Und woher haben sie die Legitimation, ihre "Wahrheit" den anderen aufzudrängen, wenn diese anderen gar nicht Diskussionsbereitschaft über diesen Punkt signalisiert haben.
Zitat:Was ich als Wahrheit erkenne, braucht ein anderer Mensch noch lange nicht als Wahrheit erkennen. Das funktioniert einfach nicht.
Ja. Aber hier kommen dann gleich welche und "beweisen", dass nur A oder B richtig sein kann.
Und das ist eben auch ein Absolutheitsanspruch.
Dass er de facto Nonsens ist, ändert nichts an dem Überlegenheitsgefühl derjenigen, die sich selber im Besitz der Wahrheit fühlen.
Vielleicht hilft es, zu klären, zum einen, dass "Wahrheit" doppeldeutig ist und man immer sagen muss, ob man sie im mathematischen oder im existentiellen Sinn meint,
zum anderen, dass "aufklären Wollen" genauso eine Mission ist wie Mission im engen Sinn.
Zitat:Über das Missionieren, was das wiederum sein kann und was es auf keinen Fall sein darf, werden wir wohl im Verlauf des Thread herausfinden und klären können. :)
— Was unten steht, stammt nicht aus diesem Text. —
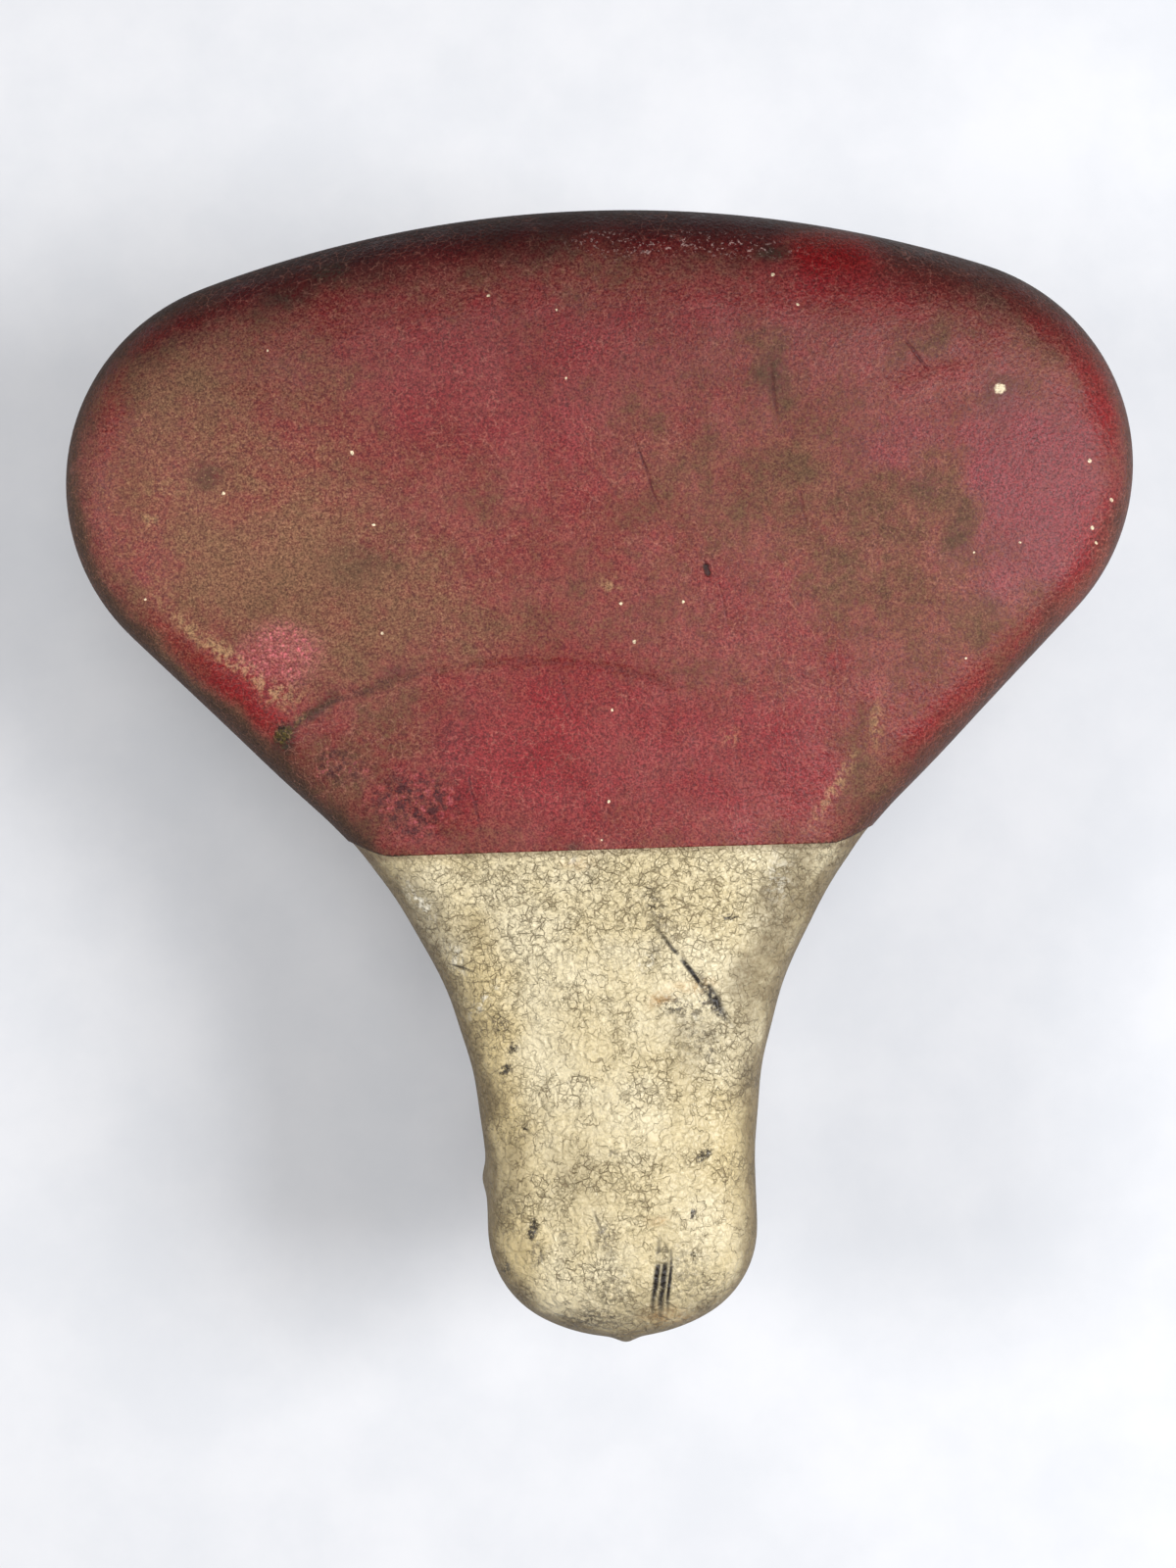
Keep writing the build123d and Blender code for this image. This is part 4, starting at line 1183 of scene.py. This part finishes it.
# ---------------------------------------------------------------- hidden and metal parts
def foam():
    """Yellowed open foam with a felt face."""
    p = Paint("foam")
    pores = p.cells(1.4, "F1", p.warp(0.6, 1.0))
    cloud = p.noise(18.0, 4.0, 0.6)
    colour = p.mix(p.step(cloud, 0.3, 0.7), srgb(206, 180, 118), srgb(176, 142, 84))
    # painted shade in the pores' hollows
    colour = p.mix(p.step(pores, 0.15, 0.5, 0.6, 0.0), colour, srgb(110, 84, 46))
    normal = p.relief((pores, 0.45))
    return p.finish(colour, p.step(cloud, 0.2, 0.8, 0.85, 0.98), normal)


def enamel(name):
    """Black stove enamel, dulled, chipped through to rust."""
    p = Paint(name)
    cloud = p.noise(14.0, 5.0, 0.62)
    chips = p.step(p.noise(4.0, 6.0, 0.72), 0.6, 0.66)
    chips = p.times(chips, p.step(cloud, 0.4, 0.6))
    fine = p.noise(1.1, 4.0, 0.65)
    black = p.mix(p.step(cloud, 0.35, 0.7), srgb(30, 30, 31), srgb(58, 55, 50))
    dust = p.mix(p.step(p.noise(7.0, 5.0, 0.66), 0.48, 0.74, 0.0, 0.6), black, srgb(112, 100, 84))
    rust = p.mix(p.step(fine, 0.35, 0.65), srgb(74, 40, 24), srgb(132, 74, 38))
    colour = p.mix(chips, dust, rust)
    rough = p.add(p.step(cloud, 0.3, 0.7, 0.36, 0.58), p.times(chips, 0.35))
    return p.finish(colour, rough, p.relief((chips, -0.08), (fine, 0.02)))


def plated(name, bright, dull, shine, rusty):
    """Bright plate that has dulled and freckled with rust."""
    p = Paint(name)
    cloud = p.noise(11.0, 5.0, 0.62)
    fine = p.noise(0.8, 4.0, 0.65)
    pits = p.step(p.noise(2.0, 6.0, 0.74), rusty, rusty + 0.05)
    pits = p.times(pits, p.step(p.noise(13.0, 3.0, 0.6), 0.42, 0.6))
    bloom = p.step(p.noise(6.0, 5.0, 0.68), 0.5, 0.72, 0.0, 0.55)
    metal = p.mix(p.step(cloud, 0.3, 0.7), bright, dull)
    metal = p.mix(bloom, metal, srgb(126, 112, 92))
    rust = p.mix(p.step(fine, 0.35, 0.65), srgb(78, 42, 24), srgb(140, 80, 42))
    colour = p.mix(pits, metal, rust)
    rough = p.add(p.step(cloud, 0.3, 0.75, shine, shine + 0.22), p.times(bloom, 0.2))
    rough = p.mix_value(pits, rough, 0.85)
    metallic = p.mix_value(pits, p.step(bloom, 0.0, 0.55, 1.0, 0.75), 0.05)
    return p.finish(colour, rough, p.relief((pits, 0.05), (fine, 0.012)), metallic)


chrome_bright, chrome_dull = srgb(206, 205, 200), srgb(168, 164, 154)
zinc_bright, zinc_dull = srgb(186, 184, 176), srgb(140, 134, 122)
materials = {
    "red_vinyl": red_vinyl(),
    "cream_vinyl": cream_vinyl(),
    "padding": foam(),
    "pan_steel": enamel("pan_enamel"),
    "bridge_steel": enamel("bridge_enamel"),
    "bracket_steel": enamel("bracket_enamel"),
    "hem_wire": plated("wire_steel", zinc_dull, srgb(112, 104, 92), 0.45, 0.52),
    "hem_clips": plated("clip_steel", zinc_bright, zinc_dull, 0.38, 0.56),
    "rivet_steel": plated("rivet_plate", zinc_bright, zinc_dull, 0.34, 0.58),
    "cup_steel": plated("cup_chrome", chrome_bright, chrome_dull, 0.16, 0.6),
    "spring_steel": plated("spring_chrome", chrome_bright, chrome_dull, 0.14, 0.6),
    "rail_steel": plated("rail_chrome", chrome_bright, chrome_dull, 0.12, 0.62),
    "tie_steel": plated("tie_chrome", chrome_bright, chrome_dull, 0.18, 0.6),
    "spring_bolt_steel": plated("bolt_zinc", zinc_bright, zinc_dull, 0.36, 0.56),
    "spring_nut_steel": plated("nut_zinc", zinc_bright, zinc_dull, 0.34, 0.56),
    "grip_steel": plated("grip_zinc", zinc_bright, zinc_dull, 0.3, 0.6),
    "band_steel": plated("band_zinc", zinc_bright, zinc_dull, 0.28, 0.6),
    "cross_bolt_steel": plated("thread_zinc", zinc_bright, zinc_dull, 0.36, 0.56),
    "clamp_nut_steel": plated("clamp_nut_zinc", zinc_bright, zinc_dull, 0.3, 0.58),
    "washer_steel": plated("washer_zinc", zinc_bright, zinc_dull, 0.32, 0.58),
}

for part in frame["record"]["subparts"]:
    node = frame["nodes"][part["node"]]
    for index in range(len(node.material_slots)):
        node.material_slots[index].material = materials[part["material_slot"]]


def dress(piece, slot, body, nodes):
    """Gives a new piece its material, its body and the CAD nodes that it stands for."""
    piece.data.materials.clear()
    piece.data.materials.append(materials[slot])
    if body:
        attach(piece, body)
        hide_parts(*nodes)


dress(red_cover, "red_vinyl", "seat_top", ["cover_rear_panel"])
dress(cream_cover, "cream_vinyl", "seat_top", ["cover_nose_panel"])
dress(padding, "padding", "seat_top", ["foam_padding"])
for piece in springs:
    dress(piece, "spring_steel", None, [])

# ---------------------------------------------------------------- floor, light and camera
FLOOR_GAP = 0.2
bpy.ops.mesh.primitive_plane_add(size=6, location=(0, 0, (FLOOR_Z - FLOOR_GAP) * MM))
floor = bpy.context.object
floor.name = "floor"
paper = Paint("floor_paper")
fibre = paper.noise(45.0, 5.0, 0.6)
tone = paper.mix(paper.step(fibre, 0.3, 0.7), srgb(226, 227, 231), srgb(218, 220, 225))
floor.data.materials.append(paper.finish(tone, 0.9))

world = bpy.data.worlds.new("studio")
world.use_nodes = True
tree = world.node_tree
sky = tree.nodes["Background"]
sky.inputs["Color"].default_value = (0.88, 0.92, 1.0, 1)
# the far background shows paler than the world lights the saddle, so that side views stay pale
seen = tree.nodes.new("ShaderNodeLightPath").outputs["Is Camera Ray"]
level = tree.nodes.new("ShaderNodeMapRange")
tree.links.new(seen, level.inputs["Value"])
level.inputs["To Min"].default_value = 0.12
level.inputs["To Max"].default_value = 0.36
tree.links.new(level.outputs[0], sky.inputs["Strength"])
bpy.context.scene.world = world


def softbox(name, spot, size, power, colour=(1, 1, 1)):
    """A square area light that looks at the saddle's middle."""
    data = bpy.data.lights.new(name, "AREA")
    data.size = size
    data.energy = power
    data.color = colour
    light = bpy.data.objects.new(name, data)
    light.location = spot
    light.rotation_euler = (Vector((0, 0, 0.05)) - Vector(spot)).to_track_quat("-Z", "Y").to_euler()
    bpy.context.scene.collection.objects.link(light)


softbox("right_window", (0.7, -0.05, 0.75), 0.45, 9.0)
softbox("left_window", (-0.8, 0.0, 0.75), 0.4, 4.9, (1, 0.98, 0.95))
# a broad sun from above, so that the floor is lit evenly to its far edge
ceiling_data = bpy.data.lights.new("ceiling", "SUN")
ceiling_data.energy = 1.0
ceiling_data.angle = radians(30)
ceiling = bpy.data.objects.new("ceiling", ceiling_data)
ceiling.rotation_euler = (0, radians(4), 0)
bpy.context.scene.collection.objects.link(ceiling)

camera_data = bpy.data.cameras.new("camera")
camera_data.lens = 53.2
camera = bpy.data.objects.new("camera", camera_data)
bpy.context.scene.collection.objects.link(camera)
middle_x = (cad_box[0].x + cad_box[1].x) / 2
middle_y = (cad_box[0].y + cad_box[1].y) / 2
place = Matrix.Translation((middle_x - 0.0045, middle_y - 0.0225, 0.56))
camera.matrix_world = place @ Matrix.Rotation(radians(2.4), 4, "X") @ Matrix.Rotation(radians(-1.75), 4, "Z")
bpy.context.scene.camera = camera
bpy.context.scene.view_settings.view_transform = "Standard"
Ja, das ist der zweite große Punkt, den ich in diesem Thread gerne durchgehen würde.
Wann genau beginnt diese "Mission" (inklusive dem "Aufklärungsakt").
Erste Vorüberlegung: Wenn man anfängt, dem anderen auf die Pelle zu rücken und konkrete User aufs Korn nimmt, die man verändern möchte allein darum, weil man glaubt, diese hätten einen falschen Glauben.